The file should contain two lines, one for each derivation. Each derivation should contain se-quences of variables and terminals separated by =>. Each step (one =>) should use exactly one rule once (ie. do not skip steps). For example, if the grammar was S → aa | T, T → aT | ϵ, a correct answer would be:

S => aa

S => T => aT => aaT => aa

Problem 1.5 format:

This format is intended to replicate the CYK diagrams we have seen in this course.

The file should contain five lines. The n-th line should contain n entries separated by |. Each entry should contain the sequence of variables in that cell of the table. Commas may optionally be used within a cell to separate variables, and a lowercase x may be used to indicate that a cell is empty. The parser will ignore commas, lowercase x, and spaces — they are purely for your own readability.

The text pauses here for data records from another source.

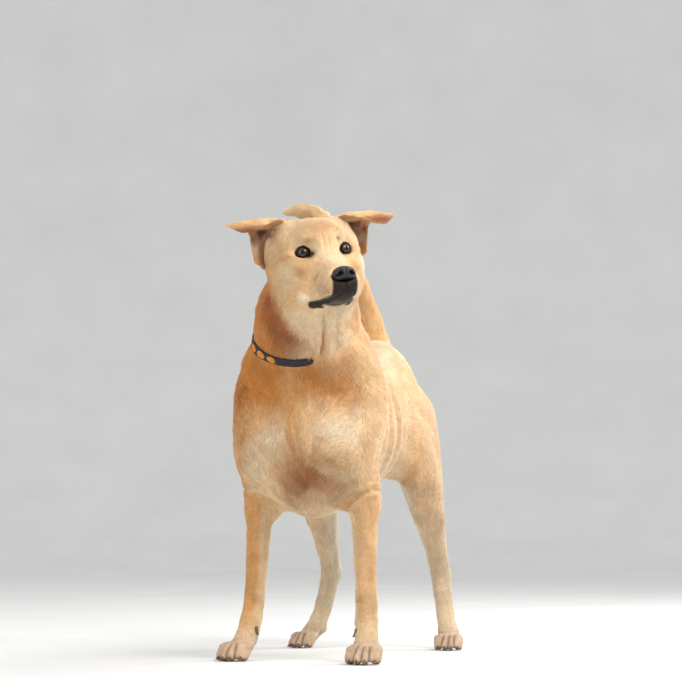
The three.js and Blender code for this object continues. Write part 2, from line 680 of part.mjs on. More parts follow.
// Tail, in three lengths.
const tailRays = {
  axis: tailPath,
  stations: evenly(14),
  sides: 10,
  caps: 3,
  up: V(0, 1, 0),
};
const tailSolid = loft(dogField, tailRays, [tailRootCut]);
const tailMiddleCut = cut(tailPath.getTangentAt(0.4), tailPath.getPointAt(0.4));
const tailTipCut = cut(tailPath.getTangentAt(0.72), tailPath.getPointAt(0.72));
const tailBase = within(tailSolid, [tailRootCut, tailMiddleCut]);
const tailMiddle = within(tailSolid, [flip(tailMiddleCut), tailTipCut]);
const tailTip = within(tailSolid, [flip(tailTipCut)]);
addNode('tail_base', tailBase, COLOURS.tan, COAT_ROUGHNESS);
addNode('tail_middle', tailMiddle, COLOURS.tan, COAT_ROUGHNESS);
addNode('tail_tip', tailTip, COLOURS.cream, COAT_ROUGHNESS);

// Legs.
const FLOOR_CUT = cut(V(0, 0, -1), V(0, 0, -CUT_GAP / 2));
const PAW_CUT_HEIGHT = 62;

// A claw whose base stands clear of the point from, along the direction.
function clawSolid(from, direction, clear, inflate = 0) {
  const d = direction.clone().normalize();
  const lay = new THREE.Quaternion().setFromUnitVectors(V(0, 1, 0), d);
  const middle = from.clone().addScaledVector(d, clear + CLAW_LENGTH / 2);
  const shape = new THREE.ConeGeometry(CLAW_RADIUS + inflate, CLAW_LENGTH + 2 * inflate, 7, 1);
  return solidOfGeometry(shape, new THREE.Matrix4().compose(middle, lay, V(1, 1, 1)));
}

function pawPieces(leg, size) {
  const heading = leg.side * THREE.MathUtils.degToRad(leg.toeOut);
  const turn = new THREE.Matrix4().makeRotationZ(heading);
  const place = (x, y, z) => V(x, y, z).applyMatrix4(turn).add(leg.paw);
  const wide = size.width / FRONT_PAW.width;
  const long = size.length / FRONT_PAW.length;
  const toes = [-1.5, -0.5, 0.5, 1.5].map((slot) => {
    const outer = Math.abs(slot) > 1;
    const x = slot * 13 * wide;
    const reachForward = (outer ? 26 : 37) * long;
    const radius = (outer ? 10.2 : 10.6) * (0.4 + 0.6 * wide);
    const root = place(x * 0.7, 2, 25 * wide);
    const knuckle = place(x * 0.98, -reachForward * 0.45, 25 * wide);
    const tip = place(x * 1.08, -reachForward, radius - PAD_FLAT_DROP);
    const clawTip = place(x * 1.1, -reachForward - radius * 1.5, radius * 0.45);
    return { root, knuckle, tip, clawTip, radius };
  });
  const toeField = ({ root, knuckle, tip, radius }) => union([
    [limb(root, knuckle, radius * 0.95, radius), 0],
    [limb(knuckle, tip, radius, radius * 0.98), 3],
  ]);
  const bodyRays = {
    axis: line(leg.pastern.clone().add(V(0, 4, 22)), leg.paw.clone().add(V(0, 4, 20))),
    stations: evenly(2),
    sides: 9,
    caps: 2,
    up: V(0, -1, 0),
  };
  const solids = () => {
    let paw = loft(dogField, bodyRays);
    for (const toe of toes) {
      const toeRays = {
        axis: line(toe.root, toe.knuckle, toe.tip),
        stations: evenly(2),
        sides: 6,
        caps: 2,
        up: V(0, 0, 1),
      };
      paw = paw.add(loft(toeField(toe), toeRays));
    }
    return paw;
  };
  const claws = toes.map((toe) => clawSolid(toe.tip, toe.clawTip.clone().sub(toe.tip), toe.radius + CUT_GAP));
  return { paw: solids(), claws, wristCut: cut(V(0, 0, 1), V(0, 0, PAW_CUT_HEIGHT)) };
}

const DEWCLAW_CLEAR = 9;
const digitNames = ['first', 'second', 'third', 'fourth'];
function addPaw(name, leg, size, dewclaw = null) {
  const { paw, claws, wristCut } = pawPieces(leg, size);
  const trimmed = within(paw, [wristCut, FLOOR_CUT]);
  addNode(`${name}_paw`, dewclaw ? trimmed.subtract(dewclaw.bed) : trimmed, COLOURS.cream, COAT_ROUGHNESS);
  if (dewclaw) addNode(`${name}_dewclaw`, dewclaw.solid, COLOURS.claw, 0.4);
  claws.forEach((claw, i) => addNode(`${name}_claw_${digitNames[i]}`, claw, COLOURS.claw, 0.4));
  return wristCut;
}

for (const name of ['front_left', 'front_right']) {
  const leg = legs[name];
  const dewclawWay = V(-leg.side * 0.35, -0.35, -0.87);
  const dewclaw = {
    solid: clawSolid(dewclawRoot(leg), dewclawWay, DEWCLAW_CLEAR),
    bed: clawSolid(dewclawRoot(leg), dewclawWay, DEWCLAW_CLEAR, CUT_GAP),
  };
  const wristCut = addPaw(name, leg, FRONT_PAW, dewclaw);
  const legCuts = [...frontLegCuts(leg), flip(wristCut)];
  const aboveElbow = leg.elbow.clone().add(V(-leg.side * 2, -14, 36));
  const belowElbow = leg.elbow.clone().add(V(0, -10, -20));
  const legLoft = loft(dogField, {
    axis: line(aboveElbow, belowElbow, leg.wrist, leg.pastern),
    stations: evenly(9),
    sides: 12,
    caps: 3,
    up: V(0, -1, 0),
  }, legCuts);
  addNode(`${name}_leg`, within(legLoft, legCuts), COLOURS.tan, COAT_ROUGHNESS);
}

for (const name of ['hind_left', 'hind_right']) {
  const leg = legs[name];
  const pawCut = addPaw(name, leg, HIND_PAW);
  const shankLine = leg.hock.clone().sub(leg.knee).normalize();
  const footLine = leg.pastern.clone().sub(leg.hock).normalize();
  const kneeCut = cut(shankLine, leg.knee.clone().lerp(leg.hock, 0.3));
  const hockCut = cut(shankLine.clone().add(footLine), leg.hock.clone().addScaledVector(footLine, 4));
  const thighCuts = [...hindLegCuts(leg), kneeCut];
  const thighTop = leg.hip.clone().add(V(-leg.side * 12, 16, -22));
  const thighFoot = leg.knee.clone().lerp(leg.hip, 0.3).add(V(-leg.side * 8, 16, 0));
  const thighLoft = loft(dogField, {
    axis: line(thighTop, thighFoot),
    stations: evenly(5),
    sides: 16,
    caps: 4,
    up: V(0, -1, 0),
  }, thighCuts);
  addNode(`${name}_thigh`, within(thighLoft, thighCuts), COLOURS.tan, COAT_ROUGHNESS);
  const shankCuts = [flip(kneeCut), hockCut];
  const shankLoft = loft(dogField, {
    axis: line(leg.knee.clone().lerp(leg.hock, 0.22), leg.knee.clone().lerp(leg.hock, 0.96)),
    stations: evenly(6),
    sides: 11,
    caps: 3,
    up: V(0, -1, 0),
  }, shankCuts);
  addNode(`${name}_shank`, within(shankLoft, shankCuts), COLOURS.tan, COAT_ROUGHNESS);
  const footCuts = [flip(hockCut), flip(pawCut)];
  const footLoft = loft(dogField, {
    axis: line(leg.hock.clone().lerp(leg.pastern, 0.05), leg.pastern),
    stations: evenly(4),
    sides: 10,
    caps: 2,
    up: V(0, -1, 0),
  }, footCuts);
  addNode(`${name}_foot`, within(footLoft, footCuts), COLOURS.tan, COAT_ROUGHNESS);
}

// The origin goes to the floor, under the middle of the bounding box.
const reachBox = new THREE.Box3().setFromObject(model);
const middle = reachBox.getCenter(V(0, 0, 0));
for (const node of model.children) node.geometry.translate(-middle.x, -middle.y, -reachBox.min.z);

export default model;
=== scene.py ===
import math

import bpy
import numpy as np
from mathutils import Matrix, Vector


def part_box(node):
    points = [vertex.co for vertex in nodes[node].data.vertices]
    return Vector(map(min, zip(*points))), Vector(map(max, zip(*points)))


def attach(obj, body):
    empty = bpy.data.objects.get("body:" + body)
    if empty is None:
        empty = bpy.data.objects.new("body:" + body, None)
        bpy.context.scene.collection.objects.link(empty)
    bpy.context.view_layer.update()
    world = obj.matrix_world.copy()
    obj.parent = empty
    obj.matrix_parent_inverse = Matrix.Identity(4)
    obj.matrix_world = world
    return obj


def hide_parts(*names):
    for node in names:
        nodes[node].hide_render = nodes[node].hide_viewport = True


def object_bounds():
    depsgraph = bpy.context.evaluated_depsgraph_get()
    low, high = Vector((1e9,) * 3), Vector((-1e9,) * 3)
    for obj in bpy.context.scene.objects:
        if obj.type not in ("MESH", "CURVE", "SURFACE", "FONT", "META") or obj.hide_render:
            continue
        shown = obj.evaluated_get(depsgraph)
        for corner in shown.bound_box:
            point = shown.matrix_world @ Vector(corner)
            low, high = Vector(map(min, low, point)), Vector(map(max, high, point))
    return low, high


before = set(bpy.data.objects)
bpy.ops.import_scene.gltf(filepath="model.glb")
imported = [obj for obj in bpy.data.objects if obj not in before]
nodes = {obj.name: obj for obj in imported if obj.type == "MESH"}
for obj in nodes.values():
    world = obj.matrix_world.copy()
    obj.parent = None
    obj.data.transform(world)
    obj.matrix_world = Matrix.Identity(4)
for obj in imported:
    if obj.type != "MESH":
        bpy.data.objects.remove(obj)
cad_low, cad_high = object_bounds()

import openvdb as vdb
from mathutils import Vector
from mathutils.bvhtree import BVHTree

MM = 0.001
BODY = "root"
SEED = 7
LEFT, RIGHT = 1, -1
SIDES = (("left", LEFT), ("right", RIGHT))
rng = np.random.default_rng(SEED)


# ---- Arrays and meshes ----
def unit(v):
    v = np.asarray(v, float)
    return v / np.maximum(np.linalg.norm(v, axis=-1, keepdims=True), 1e-9)


def dot(a, b):
    return np.einsum("...i,...i->...", a, b)


def ramp(x, start, end):
    """Smooth 0 to 1 as x goes from start to end; start may be above end."""
    t = np.clip((x - start) / (end - start), 0.0, 1.0)
    return t * t * (3 - 2 * t)


def bump(x, middle, spread):
    """1 at a middle, falling to 0 about two spreads away."""
    return np.exp(-(((x - middle) / spread) ** 2))


def circle(turns):
    """Angles evenly round a full circle."""
    return np.arange(turns) * 2 * math.pi / turns


def mirrored(points):
    """The same points, with those on the right brought over to the left."""
    return np.column_stack([np.abs(points[:, 0]), points[:, 1:]])


def grid_quads(rows, columns, closed=(False, True), turned=False):
    """Quads between rows and columns of points; a closed way runs on from its last point to its first."""
    i, j = np.meshgrid(*(np.arange(n - 1 + shut) for n, shut in zip((rows, columns), closed)), indexing="ij")
    here, there = i * columns, (i + 1) % rows * columns
    beside = (j + 1) % columns
    quads = np.stack([here + j, there + j, there + beside, here + beside], -1)
    return quads.reshape(-1, 4)[:, [0, 3, 2, 1] if turned else [0, 1, 2, 3]]


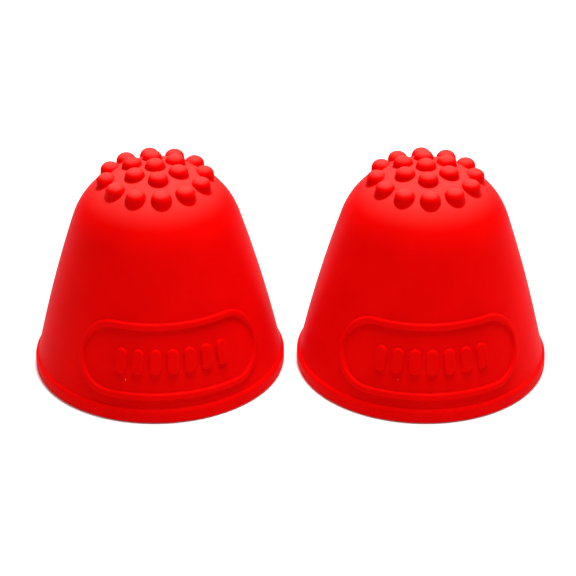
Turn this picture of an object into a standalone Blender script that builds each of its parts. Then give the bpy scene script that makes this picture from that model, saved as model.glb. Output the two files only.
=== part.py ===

For example, for the string aba and grammar S → AB | a, A → a | AA, B → b | BB, one possible answer would be:

        x

     S | x

S,A | B | S,A

which can also be written

x

S|x

SA|B|SA

Problem 1.4, Problem 2 format, CFGs:

V = S X

T = a b

start = S

S -> bX

X -> XSa | epsilon

1. The first line is the set of variables (V), as a space-separated list

2. The second line is the set of terminals (T), as a space-separated list

3. The third line indicates the start variable of the grammar

4. The fourth line is a rule, that S can produce Xa

5. The remaining lines are all rules. If a variable has multiple rules, they can be written on one line separated by | as shown, or on separate lines.

Problem 3,4 format:

Problems 3 and 4 are hand graded. You will submit typed pdfs (no pdf containing text as images, no handwriting): one for problem 3, one for problem 4, and one for the problem 3 bonus (if attempted). Start by typing your student ID at the top of the first page of each pdf. Do not type your name. Do not include a cover page. Submit only your answers to the questions. Do not copy the questions. Your pdf must be readable by Turnitin.